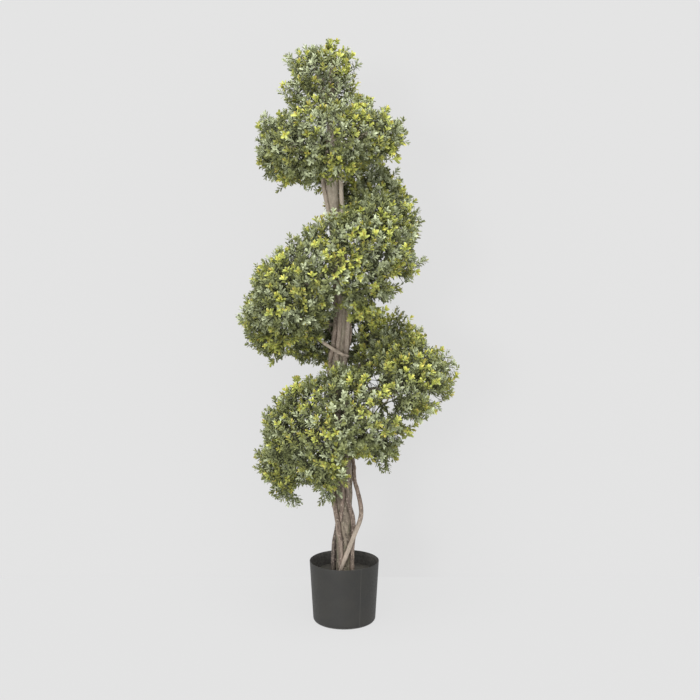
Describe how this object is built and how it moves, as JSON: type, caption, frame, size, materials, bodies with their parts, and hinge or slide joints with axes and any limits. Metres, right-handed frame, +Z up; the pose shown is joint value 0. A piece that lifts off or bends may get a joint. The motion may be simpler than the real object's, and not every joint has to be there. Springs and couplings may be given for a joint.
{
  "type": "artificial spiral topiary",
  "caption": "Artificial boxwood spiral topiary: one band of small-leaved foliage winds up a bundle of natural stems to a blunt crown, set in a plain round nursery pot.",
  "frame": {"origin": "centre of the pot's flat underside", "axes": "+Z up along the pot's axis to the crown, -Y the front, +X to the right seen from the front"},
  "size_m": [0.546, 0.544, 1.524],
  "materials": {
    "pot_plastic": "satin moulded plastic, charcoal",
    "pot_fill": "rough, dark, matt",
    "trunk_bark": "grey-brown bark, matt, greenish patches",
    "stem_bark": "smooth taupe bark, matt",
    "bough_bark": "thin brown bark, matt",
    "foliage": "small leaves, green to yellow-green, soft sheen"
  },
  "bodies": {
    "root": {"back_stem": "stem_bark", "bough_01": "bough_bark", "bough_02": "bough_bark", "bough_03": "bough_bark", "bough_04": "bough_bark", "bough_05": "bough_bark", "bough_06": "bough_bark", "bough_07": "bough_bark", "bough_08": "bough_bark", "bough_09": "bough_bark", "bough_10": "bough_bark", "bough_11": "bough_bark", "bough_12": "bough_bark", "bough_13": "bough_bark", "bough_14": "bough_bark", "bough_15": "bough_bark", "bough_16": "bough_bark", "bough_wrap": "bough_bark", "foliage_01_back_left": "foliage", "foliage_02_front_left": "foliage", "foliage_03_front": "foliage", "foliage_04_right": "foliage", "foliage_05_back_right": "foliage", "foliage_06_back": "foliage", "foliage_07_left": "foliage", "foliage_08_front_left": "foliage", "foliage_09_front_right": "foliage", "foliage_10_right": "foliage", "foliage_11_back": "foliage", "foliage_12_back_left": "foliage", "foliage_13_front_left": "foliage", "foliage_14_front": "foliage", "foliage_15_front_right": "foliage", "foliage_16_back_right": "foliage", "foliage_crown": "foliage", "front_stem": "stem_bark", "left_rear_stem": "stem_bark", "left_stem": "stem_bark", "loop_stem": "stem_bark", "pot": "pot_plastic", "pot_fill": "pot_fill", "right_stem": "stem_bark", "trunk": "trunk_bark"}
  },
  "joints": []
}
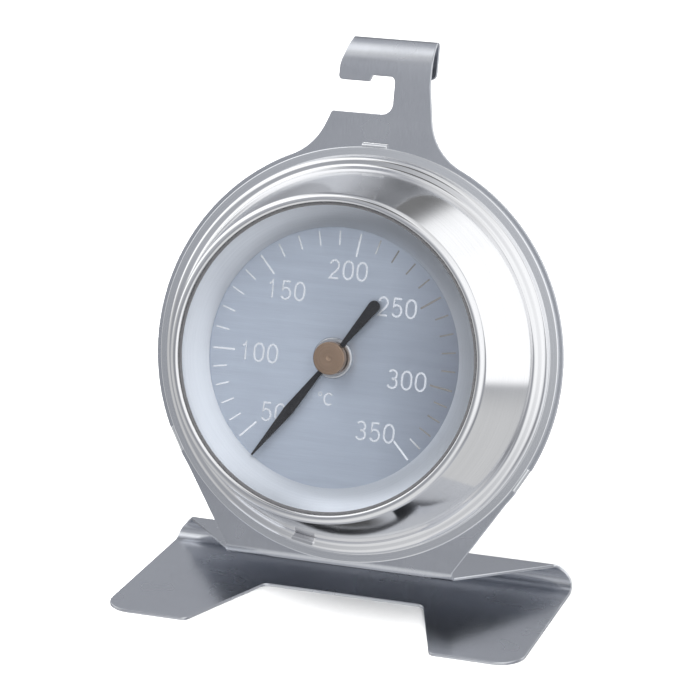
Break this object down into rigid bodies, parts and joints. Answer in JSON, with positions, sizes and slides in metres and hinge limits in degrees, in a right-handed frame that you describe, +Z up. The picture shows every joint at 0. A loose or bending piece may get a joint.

:::

**INSTRUCTION:**
Set down the entries above again, word for word.

**EXERCISE SOLUTION:**
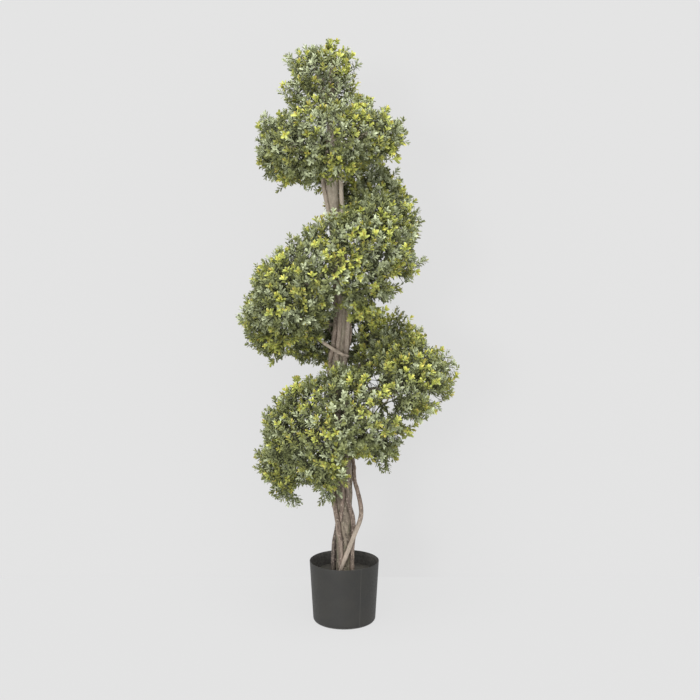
Describe how this object is built and how it moves, as JSON: type, caption, frame, size, materials, bodies with their parts, and hinge or slide joints with axes and any limits. Metres, right-handed frame, +Z up; the pose shown is joint value 0. A piece that lifts off or bends may get a joint. The motion may be simpler than the real object's, and not every joint has to be there. Springs and couplings may be given for a joint.
{
  "type": "artificial spiral topiary",
  "caption": "Artificial boxwood spiral topiary: one band of small-leaved foliage winds up a bundle of natural stems to a blunt crown, set in a plain round nursery pot.",
  "frame": {"origin": "centre of the pot's flat underside", "axes": "+Z up along the pot's axis to the crown, -Y the front, +X to the right seen from the front"},
  "size_m": [0.546, 0.544, 1.524],
  "materials": {
    "pot_plastic": "satin moulded plastic, charcoal",
    "pot_fill": "rough, dark, matt",
    "trunk_bark": "grey-brown bark, matt, greenish patches",
    "stem_bark": "smooth taupe bark, matt",
    "bough_bark": "thin brown bark, matt",
    "foliage": "small leaves, green to yellow-green, soft sheen"
  },
  "bodies": {
    "root": {"back_stem": "stem_bark", "bough_01": "bough_bark", "bough_02": "bough_bark", "bough_03": "bough_bark", "bough_04": "bough_bark", "bough_05": "bough_bark", "bough_06": "bough_bark", "bough_07": "bough_bark", "bough_08": "bough_bark", "bough_09": "bough_bark", "bough_10": "bough_bark", "bough_11": "bough_bark", "bough_12": "bough_bark", "bough_13": "bough_bark", "bough_14": "bough_bark", "bough_15": "bough_bark", "bough_16": "bough_bark", "bough_wrap": "bough_bark", "foliage_01_back_left": "foliage", "foliage_02_front_left": "foliage", "foliage_03_front": "foliage", "foliage_04_right": "foliage", "foliage_05_back_right": "foliage", "foliage_06_back": "foliage", "foliage_07_left": "foliage", "foliage_08_front_left": "foliage", "foliage_09_front_right": "foliage", "foliage_10_right": "foliage", "foliage_11_back": "foliage", "foliage_12_back_left": "foliage", "foliage_13_front_left": "foliage", "foliage_14_front": "foliage", "foliage_15_front_right": "foliage", "foliage_16_back_right": "foliage", "foliage_crown": "foliage", "front_stem": "stem_bark", "left_rear_stem": "stem_bark", "left_stem": "stem_bark", "loop_stem": "stem_bark", "pot": "pot_plastic", "pot_fill": "pot_fill", "right_stem": "stem_bark", "trunk": "trunk_bark"}
  },
  "joints": []
}
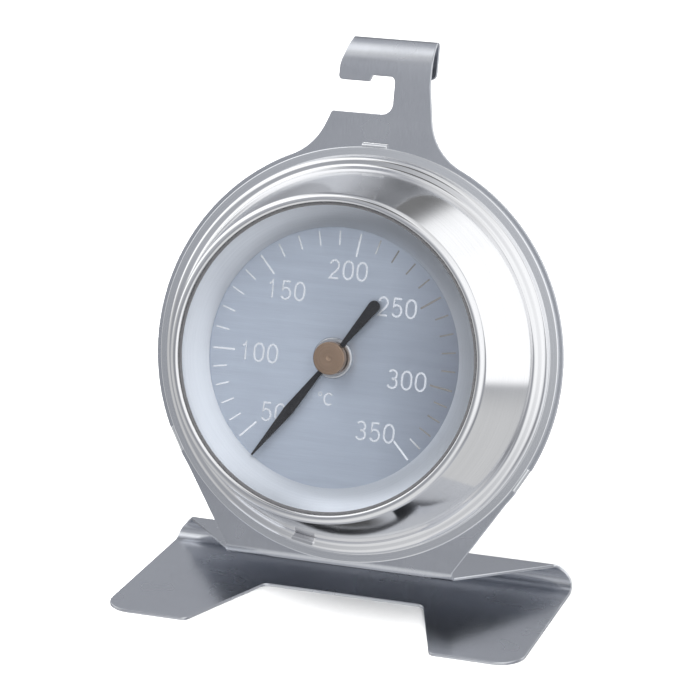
Break this object down into rigid bodies, parts and joints. Answer in JSON, with positions, sizes and slides in metres and hinge limits in degrees, in a right-handed frame that you describe, +Z up. The picture shows every joint at 0. A loose or bending piece may get a joint.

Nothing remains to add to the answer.